I have recently tracked down some troublesome kernel
memory leaks, that turned out to be mainly in the TCP/IP subsystem.
While doing so, I found several off-by-one allocation errors that
might lead to kernel heap corruption and subsequent panics.

I'm not sure how worthwhile it is sending the changes out if a new release is
imminent, but the consequences of the various small errors are annoying enough
that you might not like to wait even a month or so.  Specifically, if
you have a machine that receives or sends moderate to heavy TCP/IP traffic, chances
are that your kernel will gradually/rapidly run out of kernel memory, since it
fails to free stream Blocks at several key points.  A busy but small machine (one of my 16 Mbyte PCs),
has run out of memory in under two days.  Very tedious!
On the other hand, I run several other machines that haven't been
troubled anything like so much; it depends on the nature of the traffic.
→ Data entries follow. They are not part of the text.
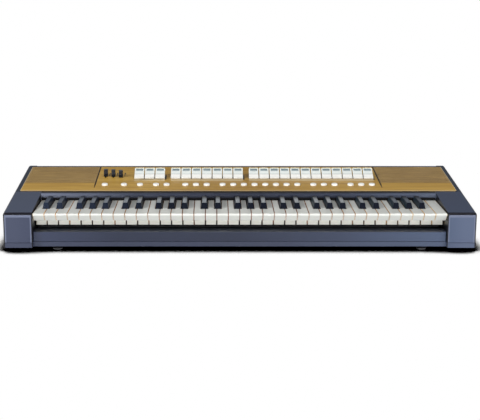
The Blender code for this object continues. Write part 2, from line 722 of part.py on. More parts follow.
def tab_bank_list():
    """Name and tab centres of each bank, from the right, with half a pitch between banks."""
    banks = []
    start = 0.0
    for name, count in TAB_BANKS:
        banks.append((name, [LAST_TAB_X - (start + number) * TAB_PITCH for number in range(count)]))
        start += count + BANK_SPACE
    return banks


def piston_centres(side):
    return [LAST_PISTON_X - place_x * PISTON_PITCH for place_x in PISTON_PLACES[side]]


def slider_centres():
    return {name: FIRST_SLIDER_X + index * SLIDER_PITCH for index, name in enumerate(SLIDER_REST)}


def sound_slots():
    """Middle and length of each sound slot on the right, in rows from the front of its area."""
    outer = PANEL_HALF - SOUND_MARGIN
    inner = PANEL_HALF - GROOVE_INSET + SOUND_MARGIN
    column = (outer - inner + SOUND_BRIDGE) / SOUND_COLUMNS
    row = (PANEL_LENGTH - SOUND_BACK_MARGIN - SOUND_FRONT) / (SOUND_ROWS - 1)
    return [(inner + (place_x + 0.5) * column - SOUND_BRIDGE / 2, SOUND_FRONT + number * row,
             column - SOUND_BRIDGE)
            for number in range(SOUND_ROWS) for place_x in range(SOUND_COLUMNS)]


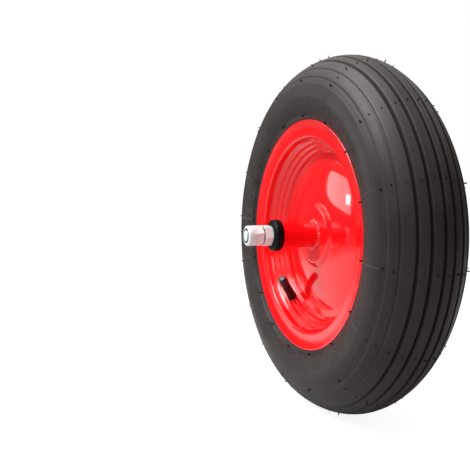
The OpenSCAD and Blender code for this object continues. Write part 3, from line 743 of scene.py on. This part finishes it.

Anyhow, if you are interested in receiving the changes, please let me know by
email.

If you have a >1.02 Gbyte SCSI disc, also let me know and I can supply
changes to the port SCSI code to use extended read/write requests when necessary.

Finally, here is an one line change to /sys/src/9/pc/main.c to stop reads of /dev/sysstat
from mangling memory and eventually crashing the system (386/486 only).  Insert the following
line as the first executable statement of confinit():
	conf.nmach = 1;
Without it, conf.nmach is zero.







             reply	other threads:[~1995-02-03 18:17 UTC|newest]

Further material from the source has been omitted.